Passava os dias tomando chá, caminhando e cuidando das ovelhas. Fazia
muitas anotações em papéis, que escondia numa pasta. Durante esse
período, gastou duas canetas inteiras. Leu cerca de 40 livros. Não
apresentava sinais de depressão. Parecia, segundo Cabral, alheio aos
problemas que o cercavam. “Eu imaginava que ele era apenas um compositor
nordestino, mas encontrei um artista plástico, um pensador, um
filósofo”, diz Cabral. Ele pretende escrever um livro sobre a
experiência. Belchior só não gostava de falar sobre sua situação. Recusava-se a
tocar violão e cantar. Edna impedia que ele fosse fotografado. O casal
também não tomava nenhuma providência para resolver os problemas
jurídicos. “A gente esperava que a situação se resolvesse, mas não
acontecia nada. E aquilo não condizia com um homem lúcido, com memória
fantástica, que fala várias línguas e tem uma quantidade enorme de
músicas gravadas”, diz Jorge Cabral.
“Esse tempo que ele falou que daria na carreira já está longo demais.
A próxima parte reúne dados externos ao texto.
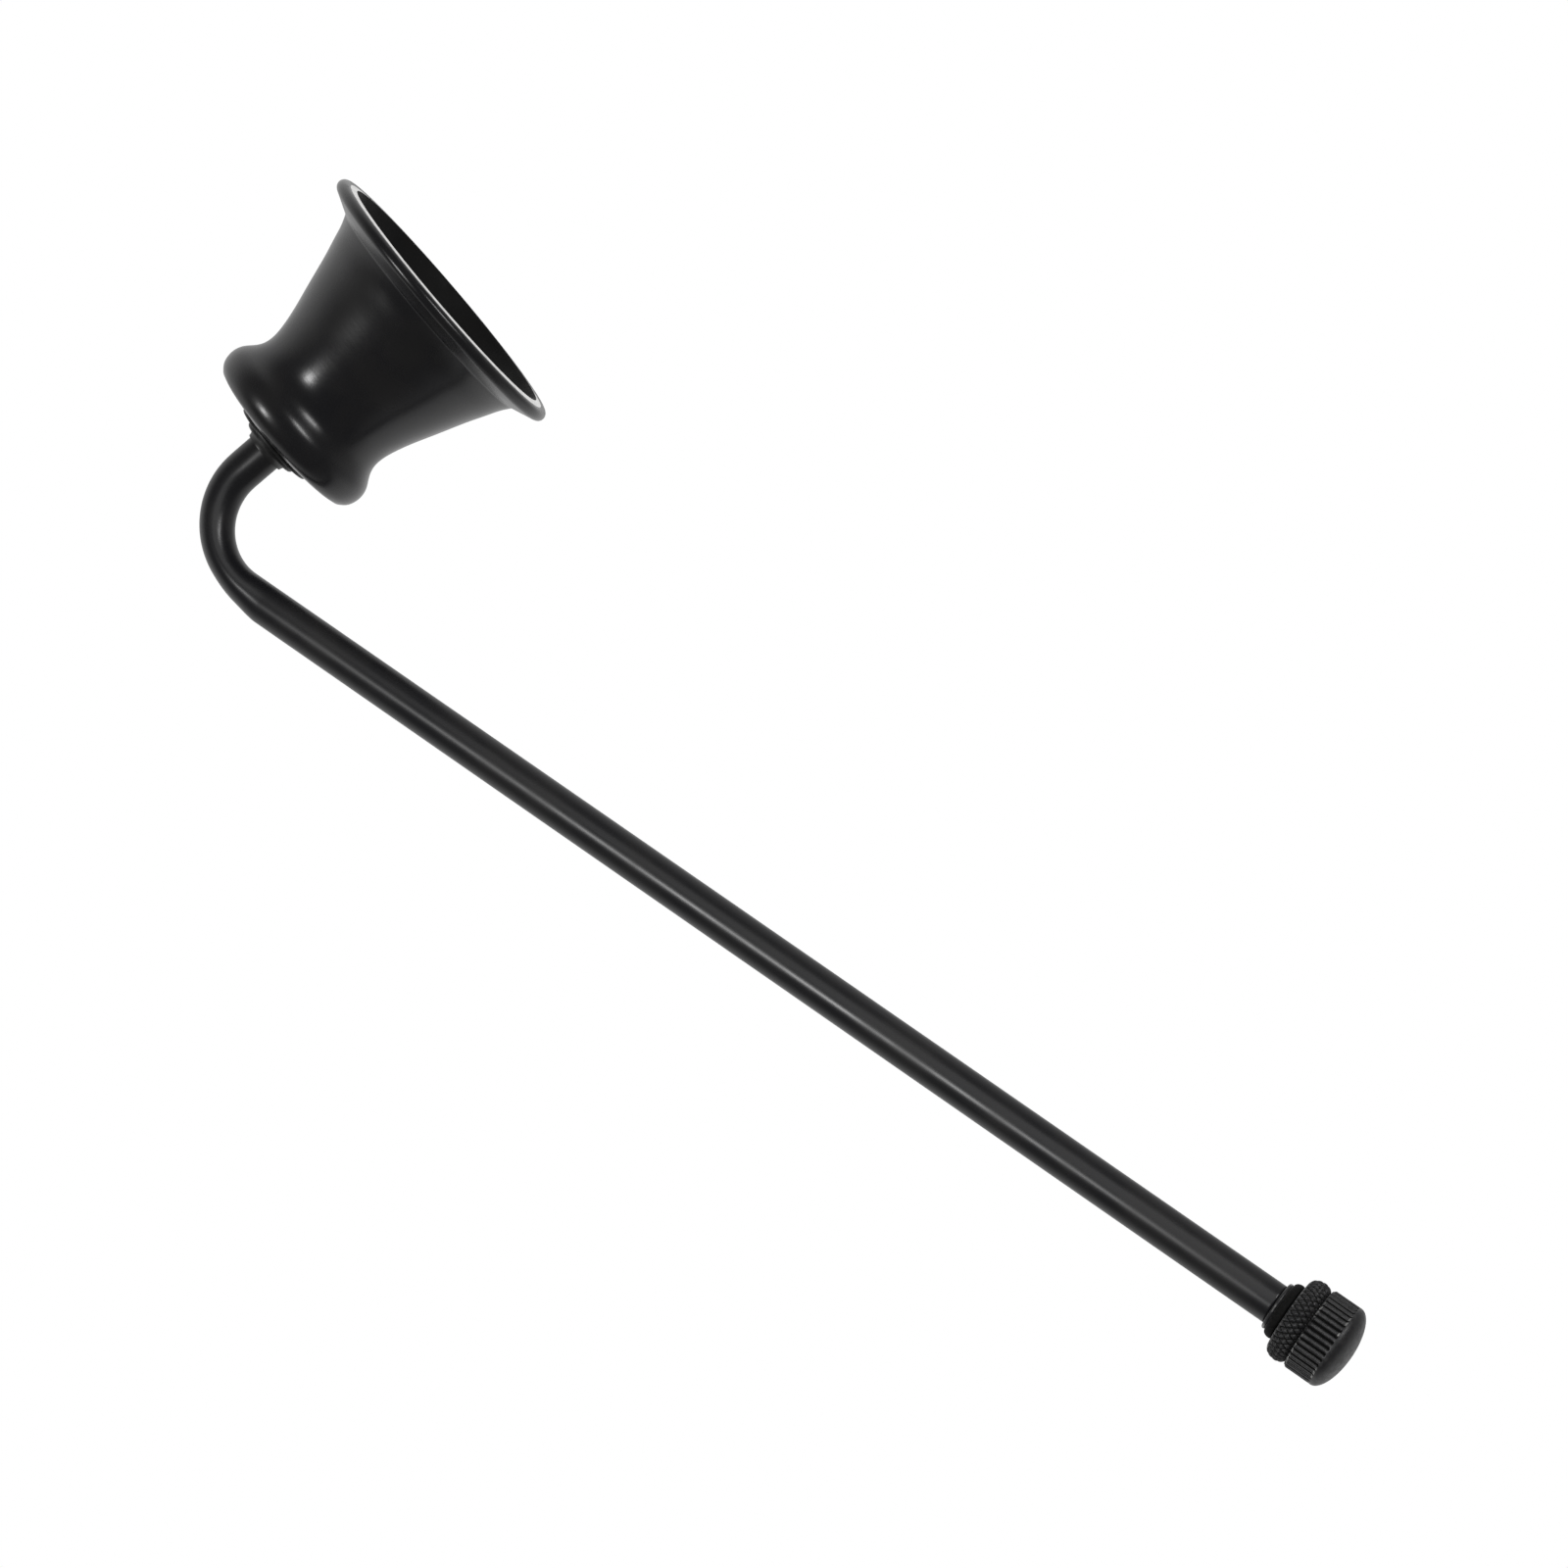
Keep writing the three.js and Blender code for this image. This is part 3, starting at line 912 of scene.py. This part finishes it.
backing_base = HUB_HEIGHT + GAP
collar_base = backing_base + WASHER_THICK + GAP
inner_base = HUB_HEIGHT - WALL - GAP - WASHER_THICK
lock_top = inner_base - GAP
head_top = lock_top - LOCK_WASHER_THICK - GAP
backing_shape = flat_washer(BACKING_RADIUS, backing_base, BACKING_CROWN)
inner_washer_shape = flat_washer(INNER_WASHER_RADIUS, inner_base, INNER_CROWN)
plug_in_cup_end = plug_shape(collar_base + PLUG_INSET)
plug_in_knob_end = plug_shape(-PLUG_INSET - PLUG_LENGTH)

settle("bell_shell", cup_shape(), cup_frame, "cup", [cup_paint, inside_paint])
settle("handle_tube", tube_shape(collar_base), cup_frame, "handle", [tube_paint])
wall = pieces["handle_tube"].modifiers.new("wall", "SOLIDIFY")
wall.thickness = TUBE_WALL * MM
wall.offset = -1
settle_hardware("backing_washer", backing_shape, "handle", cup_hardware)
settle_hardware("tube_collar", collar_shape(collar_base), "handle", cup_hardware)
settle("tube_plug_bell", plug_in_cup_end, cup_frame, "handle", [bright_steel])
settle_hardware("inner_washer", inner_washer_shape, "cup_screw", inside_steel_painted_light)
settle_hardware("lock_washer", lock_washer_shape(lock_top), "cup_screw", inside_steel_painted_light)
settle_hardware("bell_screw", screw_shape(head_top), "cup_screw", inside_steel_painted_light)
settle_at_knob("tube_plug_knob", plug_in_knob_end, "handle", "zinc_steel", bright_steel)
settle_at_knob("knob_stud", stud_shape(), "stud", "zinc_steel", bright_steel)
settle_at_knob("taper_ferrule", ferrule_shape(), "handle", "knob_enamel", ferrule_paint, groove_shade)
settle_at_knob("knurled_ring", ring_shape(ring_low), "lock_ring", "knob_enamel", ring_paint, groove_shade)
settle_at_knob("fluted_knob", knob_shape(knob_low), "knob", "knob_enamel", knob_paint, groove_shade)

handle_end = [
    pieces[name] for name in ("handle_tube", "taper_ferrule", "knurled_ring", "fluted_knob")
]
cup_end = [piece for piece in pieces.values() if piece not in handle_end]


# ---- stage ----
FRONT = (0.200, 0.977, -0.079)  # the side that the snuffer is looked at from
DARK_CORNER = (0.34, -0.30, -0.89)
FRONT_LEVEL = 0.13  # how bright the front is, and how much more the walls are
WALL_LEVEL = 0.62
CORNER_LOSS = 0.7
LIGHT_DISTANCE = 0.8
FLOOR_REACH = 3.0


def floor():
    """A plain pale floor that is seen from above only."""
    bm = bmesh.new()
    bmesh.ops.create_grid(bm, x_segments=1, y_segments=1, size=FLOOR_REACH)
    mesh = bpy.data.meshes.new("floor")
    bm.to_mesh(mesh)
    bm.free()
    coat = Coat("pale_floor")
    coat.done(
        Base_Color=grey(0.85),
        Roughness=0.9,
        Emission_Color=grey(0.3),
        Emission_Strength=1.0,
    )
    under = coat.node("ShaderNodeBsdfTransparent").outputs[0]
    facing = coat.node("ShaderNodeNewGeometry").outputs["Backfacing"]
    sockets = {0: facing, 1: coat.shader.outputs[0], 2: under}
    both = coat.node("ShaderNodeMixShader", None, sockets).outputs[0]
    coat.feed(coat.output.inputs["Surface"], both)
    mesh.materials.append(coat.material)
    thing = bpy.data.objects.new("floor", mesh)
    bpy.context.scene.collection.objects.link(thing)
    thing.visible_glossy = False
    thing.visible_shadow = False


def towards(bench, direction, aim):
    """How nearly a direction points the given way: 1 there, 0 across and -1 away."""
    x, y, z = bench.split(direction)
    return aim[0] * x + aim[1] * y + aim[2] * z


def studio():
    """White walls behind the snuffer, dim on the side that it is looked at from."""
    world = bpy.data.worlds.new("studio")
    bench = Bench(world)
    direction = bench.node("ShaderNodeTexCoord").outputs["Generated"]
    front = towards(bench, direction, FRONT)
    gap = bench.step(towards(bench, direction, DARK_CORNER), 0.45, 0.95)
    walls = bench.step(front, 0.35, -0.4) * (1 - CORNER_LOSS * gap)
    level = FRONT_LEVEL + WALL_LEVEL * walls
    seen = Signal(bench, bench.node("ShaderNodeLightPath").outputs["Is Camera Ray"])
    level = level * (1 - seen) + seen
    sockets = {"Color": grey(1), "Strength": level}
    sky = bench.node("ShaderNodeBackground", None, sockets).outputs[0]
    bench.node("ShaderNodeOutputWorld", None, {"Surface": sky})
    bpy.context.scene.world = world


def softbox(name, direction, width, length, power, only=()):
    """A light that looks at the snuffer from that direction, its length across the cup's axis.
    Where only names some pieces, it lights just those."""
    away = Vector(direction).normalized()
    across = cup_axis.cross(away).normalized()
    lamp = bpy.data.lights.new(name, "AREA")
    lamp.shape = "ELLIPSE"
    lamp.size = length
    lamp.size_y = width
    lamp.energy = power
    thing = bpy.data.objects.new(name, lamp)
    turn = Matrix((across, away.cross(across), away)).transposed()
    thing.matrix_world = Matrix.Translation(away * LIGHT_DISTANCE) @ turn.to_4x4()
    thing.visible_camera = False
    bpy.context.scene.collection.objects.link(thing)
    if only:
        lit = bpy.data.collections.new(name + "_lights")
        for piece in only:
            lit.objects.link(piece)
        thing.light_linking.receiver_collection = lit


def camera():
    lens = bpy.data.cameras.new("camera")
    lens.lens = 110.94
    lens.sensor_width = 36.0
    lens.clip_start = 0.01
    thing = bpy.data.objects.new("camera", lens)
    thing.location = (0.13671, 0.67511, -0.04325)
    thing.rotation_mode = "QUATERNION"
    thing.rotation_quaternion = Quaternion((0.6454717, -0.6392080, 0.3620884, 0.2089773))
    bpy.context.scene.collection.objects.link(thing)
    bpy.context.scene.camera = thing


floor()
studio()
softbox("round_light", (-0.44, 0.81, 0.38), 0.14, 0.14, 1.6, cup_end)
softbox("low_strip", (0.24, 0.60, -0.76), 0.1, 0.34, 1.5)
softbox("handle_light", (-0.084, 0.934, 0.370), 0.12, 0.12, 1.75, handle_end)
softbox("wide_light", (-0.035, 0.915, -0.400), 0.75, 0.75, 1.25, handle_end)
camera()
bpy.context.scene.view_settings.view_transform = "Standard"
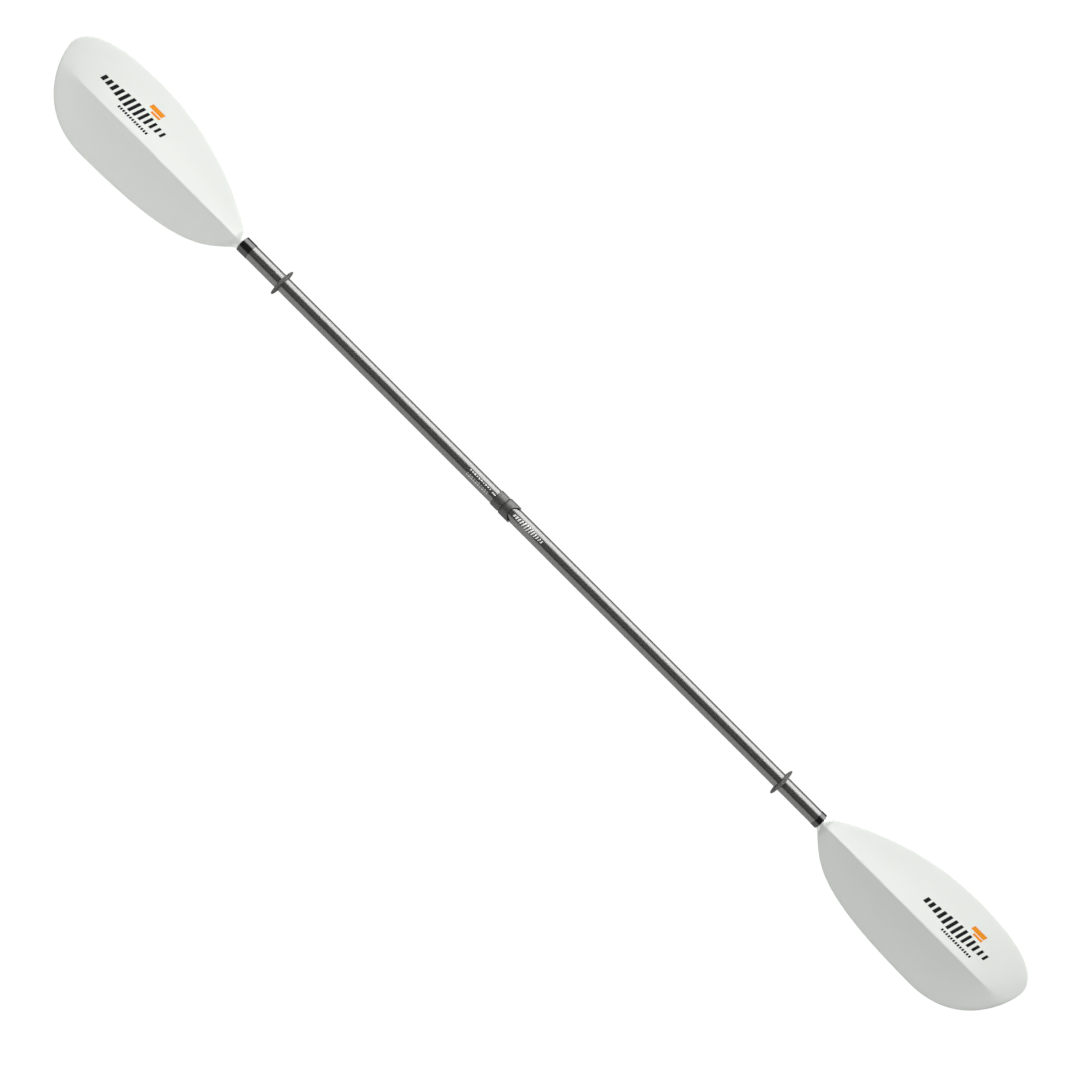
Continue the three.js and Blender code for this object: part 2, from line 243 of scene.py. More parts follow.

Só
queremos notícias dele”, diz a irmã, Ângela Belchior. Belchior não
apareceu nem no enterro da mãe, que morreu em 2011. Por telefone, a
ex-mulher Ângela soa reticente. Não gosta de falar sobre um assunto tão
delicado com a imprensa. Ela conta que, desde 2007, Belchior não entra
em contato nem com os filhos. “Não entendo. Os empresários dele não
entendem”, diz. Em julho deste ano, Cabral pediu que o casal saísse, dado que
Belchior e Edna não davam sinal de acabar com aquela situação de total
dependência. Ele os deixou na porta da sede regional da União Brasileira
de Compositores, com R$ 50 no bolso. Na União, Belchior tentou
desbloquear o pagamento de seus direitos autorais, comprometido pelos
processos na Justiça. Não conseguiu. Belchior foi visto pela última vez na entrada do prédio, um edifício
moderno num bairro de classe média de Porto Alegre, em frente a uma
avenida bastante movimentada. Carregava uma pequena mala nas mãos e
material de pintura debaixo do braço. Belchior – na belíssima letra de
“Comentário a respeito de John”, ele cantava “eu prefiro andar sozinho” –
estava, como sempre, ao lado de Edna.